GARLIC GOODNESS

Entering a restaurant or a home in which garlic is a main cooking ingredient can get your mouth watering and taste buds tingling. Garlic is not only flavorful – it’s pungent! If you’re shy about loving garlic – we’re here to give you a few reasons to embrace the “stinking rose.”


BENEFITS OF GARLIC

Garlic is a pungent member of the lily or allium family, which also includes onions, leeks and chives. Garlic may not always bring good luck, protect against evil, or ward off vampires although it can transform a meal with its singular aroma and flavor.


GARLIC IS RICH IN:

  • thiosulfinates (includes allicin)
  • sulfoxides (includes alliin)
  • dithiins (includes ajoene)

You don’t need to remember any of those names, unless you are a Jeopardy contestant, although you should remember this… garlic is good for you. 
CARDIOVASCULAR HEALTH
  • Garlic (powder or raw) lowers cholesterol by a moderate amount (up to 15%).
  • Garlic has shown some restorative properties for vascular health, meaning it repairs clogged and damaged blood vessels which are risk factors for atherosclerosis and heart attacks.
  • Garlic’s sulfur-containing compounds helps prevent clots from forming inside of our blood vessels.
  • Garlic has been shown to lower blood pressure.


ANTI-INFLAMMATORY
  • Garlic’s anti-inflammatory properties go to work on our musculoskeletal system and respiratory system. This is good news for arthritis sufferers.
  • Preliminary studies show that garlic can hinder fat cells during their development (into adipocytes) which is good news for those fighting obesity.

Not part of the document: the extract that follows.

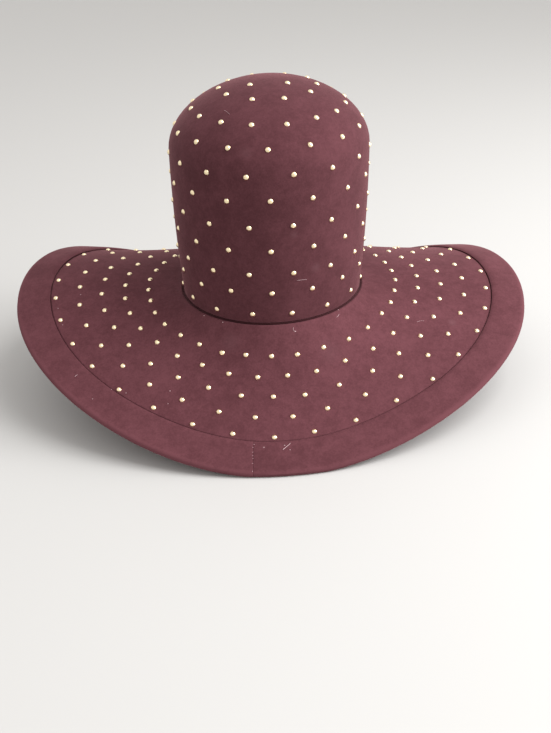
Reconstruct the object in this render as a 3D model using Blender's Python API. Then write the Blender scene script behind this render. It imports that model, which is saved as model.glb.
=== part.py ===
"""A wide-brim felt hat: a tall round-topped crown, a saddle-shaped brim and a folded edge band.

+Z is up, X runs across the hat and -Y is its back, where the band's ends meet. Lengths are in metres.
The origin is the middle of the hat's underside: the lowest parts of the brim lie at z = 0.
Run with: blender --background --python part.py
"""
import math

import bmesh
import bpy
import numpy as np
from mathutils import Matrix, Vector
from mathutils.bvhtree import BVHTree

MM = 0.001

# Felt and clearances
FELT = 2.2 * MM
BAND_FELT = 1.6 * MM
GAP = 0.3 * MM

# Crown: an oval barrel below the shoulder and a rounded dome above it
BASE_HALF_WIDTH = 84.6 * MM
WIDEST_HALF_WIDTH = 91.0 * MM
OVAL_RATIO = 1.148
SHOULDER_HEIGHT = 136.0 * MM
DOME_HEIGHT = 58.5 * MM
DOME_POWER = 1.92
CROWN_LEAN = 0.018
CROWN_HEIGHT = SHOULDER_HEIGHT + DOME_HEIGHT

# Brim: how far it reaches from the crown and how it slopes, by direction round the hat.
# Slopes are degrees below level at the crown, at one third and two thirds of SLOPE_REACH, and at its end.
SLOPE_REACH = 150.0 * MM
BRIM_TABLE = (
    # direction, width in mm, slope at crown, slope at 50 mm, slope at 100 mm, slope at 150 mm
    (0, 141, 70, 54, 36, 28),
    (45, 141, 54, 32, 28, 6),
    (90, 164, 8, 5, 6, 9),
    (135, 164, 1, 11, 15, 13),
    (180, 170, 10, 28, 49, 55),
)
RIGHT_DROOP = 3.1
REST_FLAT = 1.6 * MM
PRESSED_FELT = 1.0 * MM

# Edge band
BAND_WIDTH = 35.0 * MM
JOIN_FRACTION = -0.0175
JOIN_GAP = 0.4 * MM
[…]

ANTI-BACTERIAL AND ANTI-VIRAL
  • For centuries, garlic has been used as a cure for a variety of bacterial and viral infections including infections due to yeast, fungi and worms.
  • Crushed fresh garlic is used to help prevent infection by the bacterium pseudomonas aeruginosa suffered by burn patients.
  • Garlic has been an effective treatment for stomach ulcers.


CANCER FIGHTING
  • High garlic intake (once per day) has been found to lower risk of virtually all cancer types except cancer of the prostate and breast cancer.
  • Moderate garlic intake (several times per week) has lowered the risk of colorectal and renal cancer.
Garlic is rich in manganese, calcium, phosphorus, selenium and vitamins B6 and C, so it’s good for bones as well as thyroid. Last but not least, garlic improves the way that our bodies metabolize iron.


GARLIC IN THE KITCHEN


Garlic flakes, powder or paste can be used in a pinch, although fresh garlic is preferred by chefs (and taste buds). Store fresh garlic in either an uncovered or
a loosely covered container in a cool, dark place away from exposure to heat
and sunlight.

Raw chopped or minced garlic is found in many recipes. If cooking with garlic,
add the chopped garlic late in the recipe to preserve its flavor and nutrients.

Black garlic
is not a different type of garlic but is regular garlic that has been fermented at 140o to 170o F for 30 days and then left to oxidize for an additional
45 days.

The result is a garlic clove that looks black, is soft and chewy. The flavor has
been described as similar to balsamic vinegar and soy sauce with a sweet “prune-like” taste.

Black garlic retains the health benefits of raw garlic, and in some case may
increase the benefits. Research is pending on black garlic vs. raw garlic. Black
garlic can be purchased online and in many grocery stores. Whether raw or cooked, black or white, garlic is a heart healthy food you can enjoy any day of the week.